▶ _Request_: Copy every line, leaving nothing out and adding nothing.

▶ _Data block_:
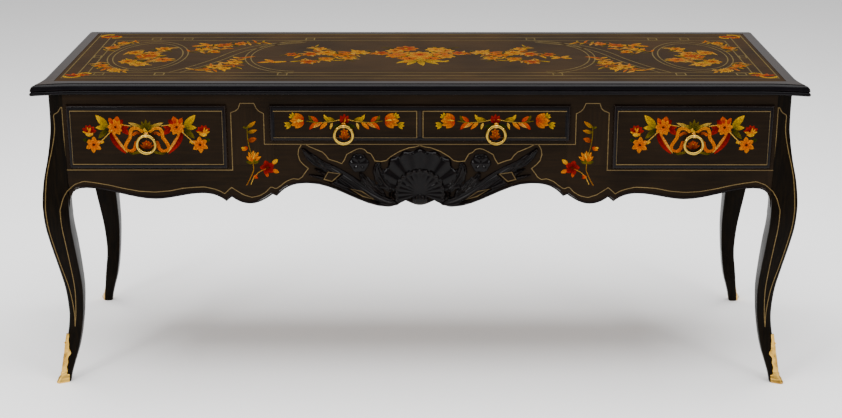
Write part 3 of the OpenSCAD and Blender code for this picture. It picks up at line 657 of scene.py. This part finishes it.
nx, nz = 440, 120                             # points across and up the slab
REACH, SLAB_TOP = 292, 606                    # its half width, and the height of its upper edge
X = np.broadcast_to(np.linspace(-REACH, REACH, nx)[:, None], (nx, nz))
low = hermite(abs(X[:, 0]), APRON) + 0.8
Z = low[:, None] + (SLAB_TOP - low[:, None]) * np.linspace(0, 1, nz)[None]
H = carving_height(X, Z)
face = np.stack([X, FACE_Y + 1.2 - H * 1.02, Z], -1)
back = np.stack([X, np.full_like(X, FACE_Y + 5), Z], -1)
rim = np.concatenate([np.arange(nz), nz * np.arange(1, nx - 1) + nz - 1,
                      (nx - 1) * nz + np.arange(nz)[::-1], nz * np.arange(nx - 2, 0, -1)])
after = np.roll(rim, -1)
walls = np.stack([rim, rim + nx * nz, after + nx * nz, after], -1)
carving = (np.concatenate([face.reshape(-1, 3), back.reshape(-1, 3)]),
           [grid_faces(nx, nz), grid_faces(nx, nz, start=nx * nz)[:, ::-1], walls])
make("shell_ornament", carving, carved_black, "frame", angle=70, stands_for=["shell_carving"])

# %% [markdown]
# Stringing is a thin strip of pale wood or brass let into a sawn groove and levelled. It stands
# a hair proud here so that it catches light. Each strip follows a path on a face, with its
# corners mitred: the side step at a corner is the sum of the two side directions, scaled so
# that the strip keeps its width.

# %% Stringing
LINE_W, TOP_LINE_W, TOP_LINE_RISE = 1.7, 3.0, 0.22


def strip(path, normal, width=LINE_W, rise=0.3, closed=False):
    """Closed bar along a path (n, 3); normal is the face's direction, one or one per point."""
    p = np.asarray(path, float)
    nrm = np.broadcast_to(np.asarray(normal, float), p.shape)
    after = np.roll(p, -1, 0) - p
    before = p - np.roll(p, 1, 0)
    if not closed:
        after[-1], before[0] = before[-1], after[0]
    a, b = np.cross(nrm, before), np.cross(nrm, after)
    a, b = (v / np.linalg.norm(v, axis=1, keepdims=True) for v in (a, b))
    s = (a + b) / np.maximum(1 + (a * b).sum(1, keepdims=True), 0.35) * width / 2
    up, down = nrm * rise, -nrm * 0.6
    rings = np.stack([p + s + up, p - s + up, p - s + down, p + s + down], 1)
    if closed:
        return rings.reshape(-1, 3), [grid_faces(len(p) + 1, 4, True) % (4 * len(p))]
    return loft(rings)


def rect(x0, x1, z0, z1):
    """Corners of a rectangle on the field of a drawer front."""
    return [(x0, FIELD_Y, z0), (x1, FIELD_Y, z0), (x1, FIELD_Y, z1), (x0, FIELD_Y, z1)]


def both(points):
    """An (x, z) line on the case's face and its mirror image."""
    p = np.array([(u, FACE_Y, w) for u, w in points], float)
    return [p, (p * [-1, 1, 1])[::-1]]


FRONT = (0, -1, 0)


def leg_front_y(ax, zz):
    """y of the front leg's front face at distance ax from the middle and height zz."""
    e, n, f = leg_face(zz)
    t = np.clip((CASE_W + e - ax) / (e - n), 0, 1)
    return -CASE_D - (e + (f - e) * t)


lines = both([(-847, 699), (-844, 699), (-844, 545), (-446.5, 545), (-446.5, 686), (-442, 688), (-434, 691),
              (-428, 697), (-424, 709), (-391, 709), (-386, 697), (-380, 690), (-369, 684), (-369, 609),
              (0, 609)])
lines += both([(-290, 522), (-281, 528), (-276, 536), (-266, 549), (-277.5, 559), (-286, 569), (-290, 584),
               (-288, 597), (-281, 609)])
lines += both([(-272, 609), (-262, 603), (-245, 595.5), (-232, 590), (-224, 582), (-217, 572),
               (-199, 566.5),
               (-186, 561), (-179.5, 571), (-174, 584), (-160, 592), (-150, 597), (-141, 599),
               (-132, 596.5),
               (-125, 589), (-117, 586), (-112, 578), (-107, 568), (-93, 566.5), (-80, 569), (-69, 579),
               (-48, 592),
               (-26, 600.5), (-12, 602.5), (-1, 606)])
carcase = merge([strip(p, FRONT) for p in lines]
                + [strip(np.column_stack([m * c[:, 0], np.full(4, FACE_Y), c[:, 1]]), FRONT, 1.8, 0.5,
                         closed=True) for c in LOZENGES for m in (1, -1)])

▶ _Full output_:
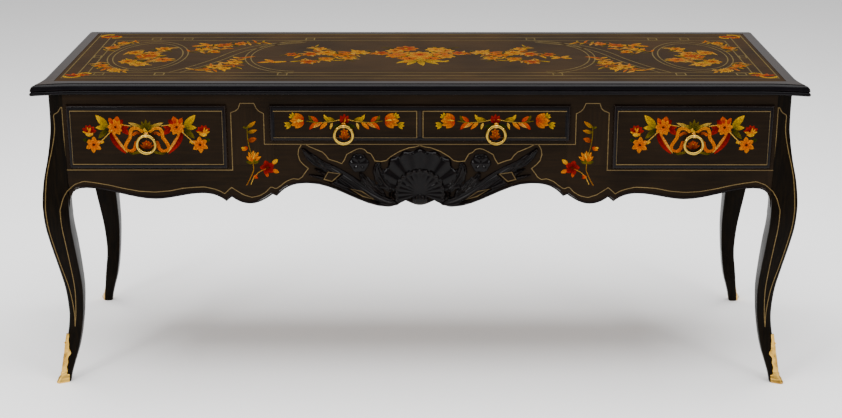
Write part 3 of the OpenSCAD and Blender code for this picture. It picks up at line 657 of scene.py. This part finishes it.
nx, nz = 440, 120                             # points across and up the slab
REACH, SLAB_TOP = 292, 606                    # its half width, and the height of its upper edge
X = np.broadcast_to(np.linspace(-REACH, REACH, nx)[:, None], (nx, nz))
low = hermite(abs(X[:, 0]), APRON) + 0.8
Z = low[:, None] + (SLAB_TOP - low[:, None]) * np.linspace(0, 1, nz)[None]
H = carving_height(X, Z)
face = np.stack([X, FACE_Y + 1.2 - H * 1.02, Z], -1)
back = np.stack([X, np.full_like(X, FACE_Y + 5), Z], -1)
rim = np.concatenate([np.arange(nz), nz * np.arange(1, nx - 1) + nz - 1,
                      (nx - 1) * nz + np.arange(nz)[::-1], nz * np.arange(nx - 2, 0, -1)])
after = np.roll(rim, -1)
walls = np.stack([rim, rim + nx * nz, after + nx * nz, after], -1)
carving = (np.concatenate([face.reshape(-1, 3), back.reshape(-1, 3)]),
           [grid_faces(nx, nz), grid_faces(nx, nz, start=nx * nz)[:, ::-1], walls])
make("shell_ornament", carving, carved_black, "frame", angle=70, stands_for=["shell_carving"])

# %% [markdown]
# Stringing is a thin strip of pale wood or brass let into a sawn groove and levelled. It stands
# a hair proud here so that it catches light. Each strip follows a path on a face, with its
# corners mitred: the side step at a corner is the sum of the two side directions, scaled so
# that the strip keeps its width.

# %% Stringing
LINE_W, TOP_LINE_W, TOP_LINE_RISE = 1.7, 3.0, 0.22


def strip(path, normal, width=LINE_W, rise=0.3, closed=False):
    """Closed bar along a path (n, 3); normal is the face's direction, one or one per point."""
    p = np.asarray(path, float)
    nrm = np.broadcast_to(np.asarray(normal, float), p.shape)
    after = np.roll(p, -1, 0) - p
    before = p - np.roll(p, 1, 0)
    if not closed:
        after[-1], before[0] = before[-1], after[0]
    a, b = np.cross(nrm, before), np.cross(nrm, after)
    a, b = (v / np.linalg.norm(v, axis=1, keepdims=True) for v in (a, b))
    s = (a + b) / np.maximum(1 + (a * b).sum(1, keepdims=True), 0.35) * width / 2
    up, down = nrm * rise, -nrm * 0.6
    rings = np.stack([p + s + up, p - s + up, p - s + down, p + s + down], 1)
    if closed:
        return rings.reshape(-1, 3), [grid_faces(len(p) + 1, 4, True) % (4 * len(p))]
    return loft(rings)


def rect(x0, x1, z0, z1):
    """Corners of a rectangle on the field of a drawer front."""
    return [(x0, FIELD_Y, z0), (x1, FIELD_Y, z0), (x1, FIELD_Y, z1), (x0, FIELD_Y, z1)]


def both(points):
    """An (x, z) line on the case's face and its mirror image."""
    p = np.array([(u, FACE_Y, w) for u, w in points], float)
    return [p, (p * [-1, 1, 1])[::-1]]


FRONT = (0, -1, 0)


def leg_front_y(ax, zz):
    """y of the front leg's front face at distance ax from the middle and height zz."""
    e, n, f = leg_face(zz)
    t = np.clip((CASE_W + e - ax) / (e - n), 0, 1)
    return -CASE_D - (e + (f - e) * t)


lines = both([(-847, 699), (-844, 699), (-844, 545), (-446.5, 545), (-446.5, 686), (-442, 688), (-434, 691),
              (-428, 697), (-424, 709), (-391, 709), (-386, 697), (-380, 690), (-369, 684), (-369, 609),
              (0, 609)])
lines += both([(-290, 522), (-281, 528), (-276, 536), (-266, 549), (-277.5, 559), (-286, 569), (-290, 584),
               (-288, 597), (-281, 609)])
lines += both([(-272, 609), (-262, 603), (-245, 595.5), (-232, 590), (-224, 582), (-217, 572),
               (-199, 566.5),
               (-186, 561), (-179.5, 571), (-174, 584), (-160, 592), (-150, 597), (-141, 599),
               (-132, 596.5),
               (-125, 589), (-117, 586), (-112, 578), (-107, 568), (-93, 566.5), (-80, 569), (-69, 579),
               (-48, 592),
               (-26, 600.5), (-12, 602.5), (-1, 606)])
carcase = merge([strip(p, FRONT) for p in lines]
                + [strip(np.column_stack([m * c[:, 0], np.full(4, FACE_Y), c[:, 1]]), FRONT, 1.8, 0.5,
                         closed=True) for c in LOZENGES for m in (1, -1)])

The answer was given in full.